Since his downfall he has also made claims and aired grievances about his interactions with accusers and former colleagues. He writes, “For my work colleagues I have said my piece and have run out of energy. I have also faced unrelenting anger from both male and female colleagues. Or, more common and more painful, I have faced their stony and, in my view, cowardly silence. Only one of my accusers reached out or responded to my heartfelt queries.”
Headlee takes issue with this. She says she has not heard from Hockenberry since her allegations were published. Headlee also said that she did not hear from him after she left “The Takeaway.” Furthermore, she told the Cut that she repeatedly attempted to speak with him about his abusive behavior while they worked together, but that he never agreed to meet with her about it.
“To pretend as though he has made an honest effort to reach out to his accusers — I find it very difficult to take it very seriously,” Headlee told the Cut. “Many of us are in touch on a regular basis; we speak to each other. As far as I know, none of the five women that I discuss this with regularly have heard from him. I certainly have not. And frankly, I have nothing to say to him.” Likewise, former “Takeaway” producer Kristen Meinzer, whose accusations against Hockenberry were also published by the Cut in December, tweeted on Wednesday: “Why would we reach out? Are victims now expected to comfort the people who abused them? What world is this?”
Writer Suki Kim, who wrote the Cut’s December investigation after her own experience of being harassed by Hockenberry following an appearance on his show, called out Harper’s use of the term “exile.”
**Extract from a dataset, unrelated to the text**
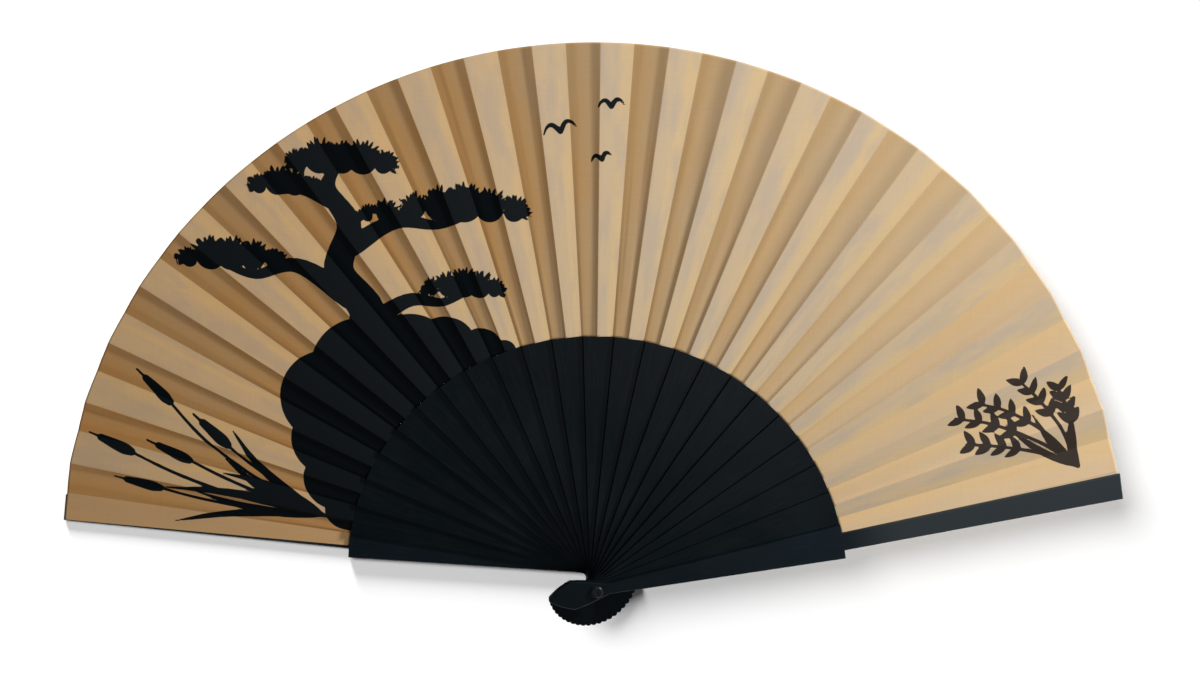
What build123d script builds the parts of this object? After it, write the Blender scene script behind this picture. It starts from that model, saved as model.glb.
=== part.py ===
from build123d import *
import os
from math import asin, cos, degrees, radians, sin, sqrt, tan

# Folding hand fan, lying open. The origin is on the rivet's axis in the plane that the rear guard
# rests on. +Z is the rivet's axis, the leaf opens towards +Y, and +X is to the right.
# Sticks are counted from the rear guard (0, lowest, at the left) to the front guard (top, right).
# Lengths are in millimetres and angles in degrees, measured anticlockwise from +X.

# ---- How the fan opens ----
INNER_STICKS = 22
FRONT_GUARD_ANGLE = 12.1
OPEN_ANGLE = 161.4

# ---- Heads and blades: the solid lower part of each stick ----
HEAD_LENGTH = 20.0
HEAD_SHOULDER = 9.9
HEAD_HALF_WIDTH = 5.8
HEAD_BULGE = 0.6
HEAD_TIP_ROUNDING = 1.3
NECK_DISTANCE = 6.0
NECK_HALF_WIDTH = 2.2
NECK_EASE = 3.5
SHOULDER_EASE = 9.5
SHOULDER_SLOPE = 0.15
BLADE_END_RADIUS = 99.2
BLADE_HALF_WIDTH = 6.95
BLADE_LEAN = 0.9

# ---- Thicknesses of the stack ----
STICK_THICKNESS = 1.0
STACK_GAP = 0.10
GUARD_THICKNESS = 2.8
GUARD_EDGE = 0.35

# ---- Guard extensions: the narrow outer part that carries the leaf's ends ----
EXTENSION_TIP_RADIUS = 212.2
EXTENSION_ROOT_HALF_WIDTH = 3.5
EXTENSION_TIP_HALF_WIDTH = 5.25
LEAF_ROOM = 1.35

# ---- Ribs: the thin slips that carry the leaf ----
RIB_END_RADIUS = 206.0
RIB_ROOT_HALF_WIDTH = 2.2
RIB_END_HALF_WIDTH = 2.7
RIB_THICKNESS = 0.35

# ---- Leaf: one pleated cloth, one fold on each side of every rib ----
LEAF_START_GAP = 0.4
LEAF_OUTER_RADIUS = 211.8
LEAF_TUCK = 0.3
CLOTH_THICKNESS = 0.2
CLOTH_GAP = 0.03
PLEAT_TILT = 10.0
SEAM_GAP = 0.3

# ---- Rivet ----
PIN_RADIUS = 1.25
PIN_CLEARANCE = 0.05
WASHER_RADIUS = 2.6
WASHER_THICKNESS = 0.4
WASHER_CLEARANCE = 0.05
RIVET_HEAD_RADIUS = 2.3
RIVET_HEAD_HEIGHT = 0.8
RIVET_HEAD_ROUNDING = 0.55
RIVET_DIMPLE_RADIUS = 0.8
RIVET_DIMPLE_DEPTH = 0.5
RIVET_TAIL_RADIUS = 2.0
RIVET_TAIL_HEIGHT = 0.35

# ---- Worked out from the sizes above ----
FRONT = INNER_STICKS + 1
STEP_ANGLE = OPEN_ANGLE / FRONT
HALF_PANEL = STEP_ANGLE / 4
STACK_PITCH = STICK_THICKNESS + STACK_GAP
FOLD_RISE = sin(radians(HALF_PANEL)) * tan(radians(PLEAT_TILT))
STACK_TOP = 2 * GUARD_THICKNESS + STACK_GAP + INNER_STICKS * STACK_PITCH
BLADE_CORNER_X = sqrt(BLADE_END_RADIUS**2 - BLADE_HALF_WIDTH**2)
EXTENSION_THICKNESS = GUARD_THICKNESS - LEAF_ROOM
LEAF_INNER_RADIUS = BLADE_END_RADIUS + LEAF_START_GAP
BORE_RADIUS = PIN_RADIUS + PIN_CLEARANCE
REAR_COUNTERBORE_DEPTH = WASHER_THICKNESS + RIVET_TAIL_HEIGHT
RIB_LIFT = (RIB_THICKNESS / 2) / cos(radians(PLEAT_TILT))
SEAM_ANGLE = SEAM_GAP / radians((LEAF_INNER_RADIUS + LEAF_OUTER_RADIUS) / 2)
END_PANEL = degrees(asin((EXTENSION_TIP_HALF_WIDTH - LEAF_TUCK) / LEAF_OUTER_RADIUS))
MOUNTAIN = 1
VALLEY = -1


def stick_angle(index):
    """Direction of a stick's rib, or of a guard."""
    return FRONT_GUARD_ANGLE + OPEN_ANGLE - index * STEP_ANGLE


def stick_base(index):
    """Height of the underside of an inner stick, or of the front guard."""
    return GUARD_THICKNESS + STACK_GAP + (index - 1) * STACK_PITCH


def blade_outline():
    """Flat outline of a head and a blade along +X, with the rivet at the origin."""
    slope = (BLADE_HALF_WIDTH - NECK_HALF_WIDTH) / (BLADE_CORNER_X - NECK_DISTANCE)
    tip = Vector(-HEAD_LENGTH, 0)
    shoulder = Vector(-HEAD_SHOULDER, HEAD_HALF_WIDTH)
    chord = tip - shoulder
    bulge = shoulder + chord * 0.5 + Vector(chord.Y, -chord.X).normalized() * HEAD_BULGE
    upper = [
        Line((BLADE_CORNER_X, BLADE_HALF_WIDTH), (NECK_DISTANCE, NECK_HALF_WIDTH)),
        Bezier(
            (NECK_DISTANCE, NECK_HALF_WIDTH),
            (NECK_DISTANCE - NECK_EASE, NECK_HALF_WIDTH - slope * NECK_EASE),
            (SHOULDER_EASE - HEAD_SHOULDER, HEAD_HALF_WIDTH - SHOULDER_SLOPE * SHOULDER_EASE),
            shoulder,
        ),
        ThreePointArc(shoulder, bulge, tip),
    ]
    lower = [mirror(edge, about=Plane.XZ) for edge in upper]
    end = ThreePointArc(
        (BLADE_CORNER_X, -BLADE_HALF_WIDTH),
        (BLADE_END_RADIUS, 0),
        (BLADE_CORNER_X, BLADE_HALF_WIDTH),
    )
    sharp = make_face(Curve() + upper + lower + end)
    return fillet(sharp.vertices().sort_by(Axis.X)[0], HEAD_TIP_ROUNDING)


def taper(start, stop, start_half_width, stop_half_width):
    """Flat outline of a bar along +X that widens evenly."""
    return make_face(
        Polyline(
            (start, -start_half_width),
            (stop, -stop_half_width),
            (stop, stop_half_width),
            (start, start_half_width),
            close=True,
        )
    )


def upright(radius, height, base=0.0):
    """Cylinder on the rivet's axis, standing on base."""
    return Pos(0, 0, base) * Cylinder(radius, height, align=(Align.CENTER, Align.CENTER, Align.MIN))


def rib():
    """Tilted slip along +X that starts at the blade's end arc, centred on height 0."""
    start = BLADE_END_RADIUS - RIB_ROOT_HALF_WIDTH
    outline = taper(start, RIB_END_RADIUS, RIB_ROOT_HALF_WIDTH, RIB_END_HALF_WIDTH)
    slip = Rot(PLEAT_TILT, 0, 0) * extrude(outline, RIB_THICKNESS / 2, both=True)
    return slip - upright(BLADE_END_RADIUS, 2 * BLADE_HALF_WIDTH, -BLADE_HALF_WIDTH)


def inner_stick():
    """Stick with its rib along +X and its underside at height 0."""
    blade = Rot(0, 0, BLADE_LEAN) * extrude(blade_outline(), STICK_THICKNESS)
    blade -= upright(BORE_RADIUS, STICK_THICKNESS)
    return blade + Pos(0, 0, STICK_THICKNESS / 2) * rib()


def guard():
    """Guard along +X with its outer face down at height 0 and its thin extension at that face."""
    blade = extrude(blade_outline(), GUARD_THICKNESS)
    extension = extrude(
        taper(
            BLADE_END_RADIUS - EXTENSION_ROOT_HALF_WIDTH,
            EXTENSION_TIP_RADIUS,
            EXTENSION_ROOT_HALF_WIDTH,
            EXTENSION_TIP_HALF_WIDTH,
        ),
        EXTENSION_THICKNESS,
    )
    solid = blade + extension
    outer_edges = solid.faces().sort_by(Axis.Z)[0].edges()
    solid = chamfer(outer_edges, GUARD_EDGE)
    return solid - upright(BORE_RADIUS, GUARD_THICKNESS)


def rear_guard():
    """Lowest guard, with a counterbore that keeps the rivet's tail above the resting plane."""
    counterbore = upright(WASHER_RADIUS + WASHER_CLEARANCE, REAR_COUNTERBORE_DEPTH)
    return Rot(0, 0, stick_angle(0)) * (guard() - counterbore)


def front_guard():
    """Top guard, turned over so that its outer face is up."""
    return Pos(0, 0, STACK_TOP) * Rot(0, 0, stick_angle(FRONT)) * Rot(180, 0, 0) * guard()


def fold_height(index, side):
    """Height of a fold, as the height at the axis and the rise per mm of radius.

    The two end panels lie flat on the guards' extensions, so their folds don't rise.
    """
    if index == 0:
        return EXTENSION_THICKNESS + CLOTH_GAP + CLOTH_THICKNESS / 2, 0.0
    if index == FRONT:
        return STACK_TOP - EXTENSION_THICKNESS - CLOTH_GAP - CLOTH_THICKNESS / 2, 0.0
    middle = stick_base(index) + STICK_THICKNESS / 2 + RIB_LIFT + CLOTH_GAP + CLOTH_THICKNESS / 2
    return middle, side * FOLD_RISE


def fold_line(index, side, seam=0.0, offset=HALF_PANEL):
    """Straight fold from the leaf's inner edge to its outer edge, moved round by a seam angle."""
    angle = radians(stick_angle(index) + side * offset + seam)
    axis_height, rise = fold_height(index, side)
    ends = [
        (radius * cos(angle), radius * sin(angle), axis_height + rise * radius - CLOTH_THICKNESS / 2)
        for radius in (LEAF_INNER_RADIUS, LEAF_OUTER_RADIUS)
    ]
    return Edge.make_line(*ends)


def panel(first_fold, second_fold):
    """Cloth between two folds."""
    underside = Face.make_surface_from_curves(first_fold, second_fold)
    return Solid.extrude(underside, (0, 0, CLOTH_THICKNESS))


def pleat(index):
    """The leaf that moves with one stick: the free panel to its left and the panel on its rib."""
    valley_before = fold_line(index - 1, VALLEY, -SEAM_ANGLE / 2)
    mountain = fold_line(index, MOUNTAIN)
    free_panel = panel(valley_before, mountain)
    if index == FRONT:
        return free_panel + panel(mountain, fold_line(index, VALLEY, offset=END_PANEL))
    return free_panel + panel(mountain, fold_line(index, VALLEY, SEAM_ANGLE / 2))


def rear_leaf_end():
    """The leaf's first panel, glued on the rear guard's extension."""
    edge = fold_line(0, MOUNTAIN, offset=END_PANEL)
    return panel(edge, fold_line(0, VALLEY, SEAM_ANGLE / 2))


def washer(base):
    """Thin washer round the pin."""
    return upright(WASHER_RADIUS, WASHER_THICKNESS, base) - upright(BORE_RADIUS, WASHER_THICKNESS, base)


def rivet():
    """Pin through the whole stack, with a peened tail below and a rolled, dimpled head on top."""
    front_washer_top = STACK_TOP + WASHER_CLEARANCE + WASHER_THICKNESS
    pin = upright(PIN_RADIUS, front_washer_top)
    tail = upright(RIVET_TAIL_RADIUS, RIVET_TAIL_HEIGHT)
    head = upright(RIVET_HEAD_RADIUS, RIVET_HEAD_HEIGHT, front_washer_top)
    rim = head.edges().filter_by(GeomType.CIRCLE).sort_by(Axis.Z)[-1]
    head = fillet(rim, RIVET_HEAD_ROUNDING)
    dimple_floor = front_washer_top + RIVET_HEAD_HEIGHT - RIVET_DIMPLE_DEPTH
    dimple = upright(RIVET_DIMPLE_RADIUS, RIVET_DIMPLE_DEPTH, dimple_floor)
    return pin + tail + (head - dimple)


def write(shape, name):
    """One STEP file for one sub-part."""
    shape.label = name
    export_step(shape, f"parts/{name}.step")


os.makedirs("parts", exist_ok=True)
write(rear_guard(), "rear_guard")
write(front_guard(), "front_guard")
write(rivet(), "rivet")
write(washer(RIVET_TAIL_HEIGHT), "washer_rear")
write(washer(STACK_TOP + WASHER_CLEARANCE), "washer_front")
write(rear_leaf_end(), "leaf_end_rear")
write(pleat(FRONT), "leaf_end_front")
straight_stick = inner_stick()
for number in range(1, FRONT):
    turned = Rot(0, 0, stick_angle(number)) * straight_stick
    write(Pos(0, 0, stick_base(number)) * turned, f"stick_{number:02d}")
    write(pleat(number), f"leaf_pleat_{number:02d}")
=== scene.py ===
import math
import random

import bpy
import numpy as np
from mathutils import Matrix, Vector


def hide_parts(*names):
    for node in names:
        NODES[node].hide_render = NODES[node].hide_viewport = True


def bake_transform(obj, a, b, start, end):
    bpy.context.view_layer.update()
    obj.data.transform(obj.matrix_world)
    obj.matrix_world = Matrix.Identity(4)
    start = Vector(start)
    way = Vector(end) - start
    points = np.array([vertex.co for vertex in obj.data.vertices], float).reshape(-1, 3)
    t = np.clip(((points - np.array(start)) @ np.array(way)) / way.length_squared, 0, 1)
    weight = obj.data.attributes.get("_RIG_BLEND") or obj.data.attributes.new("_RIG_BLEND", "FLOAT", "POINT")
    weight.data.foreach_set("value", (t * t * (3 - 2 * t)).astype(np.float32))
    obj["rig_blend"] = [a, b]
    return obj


# An open folding hand fan: black wooden sticks on one rivet and a pleated cloth leaf, painted
# with a pine on rocks, reeds and grass. Lengths are metres in the frame's coordinates, except
# where a name says mm. Angles are measured anticlockwise from +X.

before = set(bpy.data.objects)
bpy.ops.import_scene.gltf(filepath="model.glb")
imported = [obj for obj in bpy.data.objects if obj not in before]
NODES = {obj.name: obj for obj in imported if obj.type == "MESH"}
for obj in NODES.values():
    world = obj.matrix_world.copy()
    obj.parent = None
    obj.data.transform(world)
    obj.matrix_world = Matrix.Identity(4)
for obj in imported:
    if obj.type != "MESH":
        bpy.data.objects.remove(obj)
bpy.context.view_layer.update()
STICKS = sorted(name for name in NODES if name.startswith("stick_"))
PLEATS = sorted(name for name in NODES if name.startswith("leaf_pleat_"))
GUARDS = ["rear_guard", "front_guard"]
METAL = ["rivet", "washer_rear", "washer_front"]
LAST = len(STICKS) + 1
MM = 0.001
FAN_MIDDLE = Vector((0.0, 0.12, 0.015))

# ---- Eased edges of the CAD pieces, at corners sharper than EDGE_ANGLE ----
STICK_EDGE = 0.00012
GUARD_EDGE = 0.0001
METAL_EDGE = 0.00006
EDGE_ANGLE = math.radians(40)

# ---- Leaf: one pleated sheet of rows (from the inner edge out) and columns (from left to right) ----
CLOTH_THICKNESS = 0.00016
LEAF_ROWS = 150
PAINTED_COLUMNS = 22
BARE_COLUMNS = 12
# The leaf's left part, down to PINE_SIDE, and its right part, from GRASS_SIDE on, carry the picture.
PINE_SIDE = math.radians(84)
GRASS_SIDE = math.radians(36)
# The inner edge reaches a little under the blades and turns down in a small hem beside the ribs.
INNER_REACH = 0.00036
HEM_DEPTH = 0.00042
HEM_LEAST = 0.02
HEM_STEP = 0.00003
HEM_RUN = 0.004
RIB_HALF_ANGLE = 0.023
# Folds are rounded off by this height, mostly within this angle of the fold.
FOLD_PRESS = 0.00005
FOLD_PRESS_REACH = 0.005
# A CAD pleat's points within these bands belong to its inner or outer edge, or to one fold.
EDGE_BAND = 0.2 * MM
FOLD_BAND = math.radians(0.03)
WAVE_HEIGHT = 0.00009
WAVE_LENGTHS = (0.031, 0.0143)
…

Hockenberry laments that in today’s society, a person would get fired for sending a love poem to a co-worker (he cites the “passion” of a poem written by Lord Byron as an example). “In the workplace, there’s no place for Byron’s ‘gentle winds, and waters near [that] make music to the lonely ear.’” He asks how the “romantic composers” of yore, including Chopin, would consider the #MeToo movement, and cites the late feminist writer Andrea Dworkin’s Intercourse, wondering if she would tell people to focus on “the larger global struggle for gender equality on people like Malala Yousafzai in Pakistan and women’s rights activists in Saudi Arabia,” rather than the #MeToo movement. His essay ends with a call for “a return to romance.”
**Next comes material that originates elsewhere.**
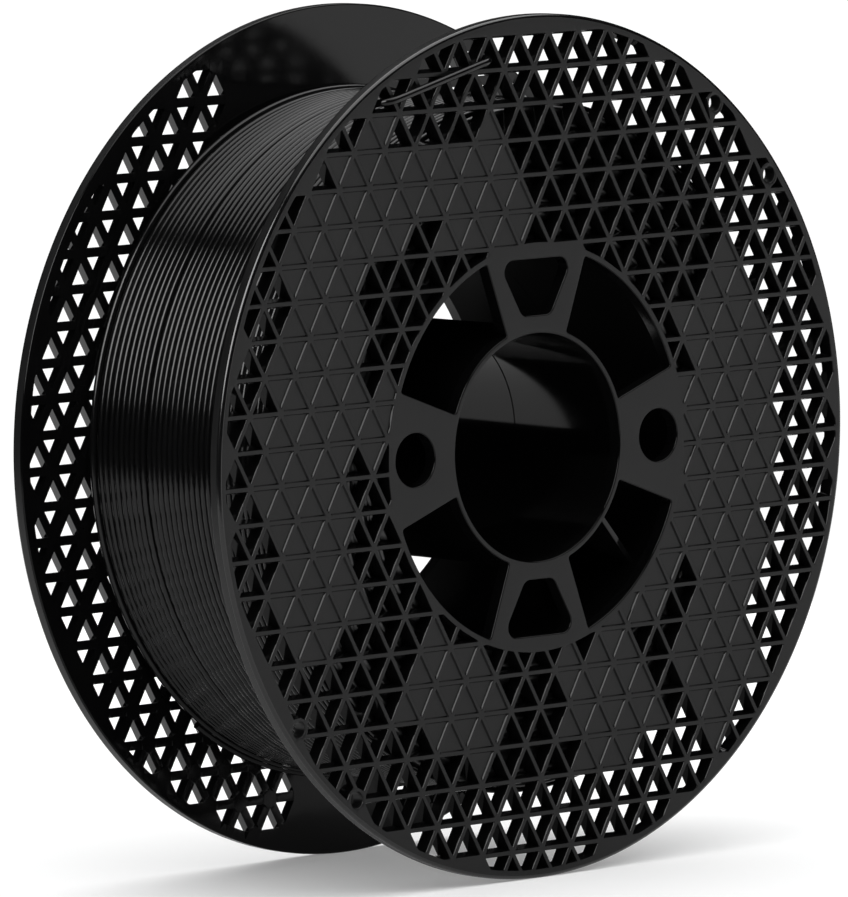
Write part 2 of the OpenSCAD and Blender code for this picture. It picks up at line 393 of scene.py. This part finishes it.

However, Headlee told the Cut that what needs to happen next has nothing to do with romance — “It’s inappropriate to use the word romance to describe any professional relationship,” she said — but instead, needs to be an attempt to push the #MeToo conversation forward in a way that leads to actual institutional change.
“The reason John Hockenberry became such a monster is because there is a management system in place — not just at WNYC but at other places in other industries — that doesn’t just tolerate this kind of abuse but in many ways encourages it and rewards it,” she told the Cut. “While that system is still in place, it will be creating new monsters. We will always have the next John Hockenberry. So forget John Hockenberry — let’s deal with the management structure and management system that in some ways creates these abusers.”
*Correction: This article originally incorrectly stated that Hockenberry left WNYC following the publication of Suki Kim’s investigation. He left months prior.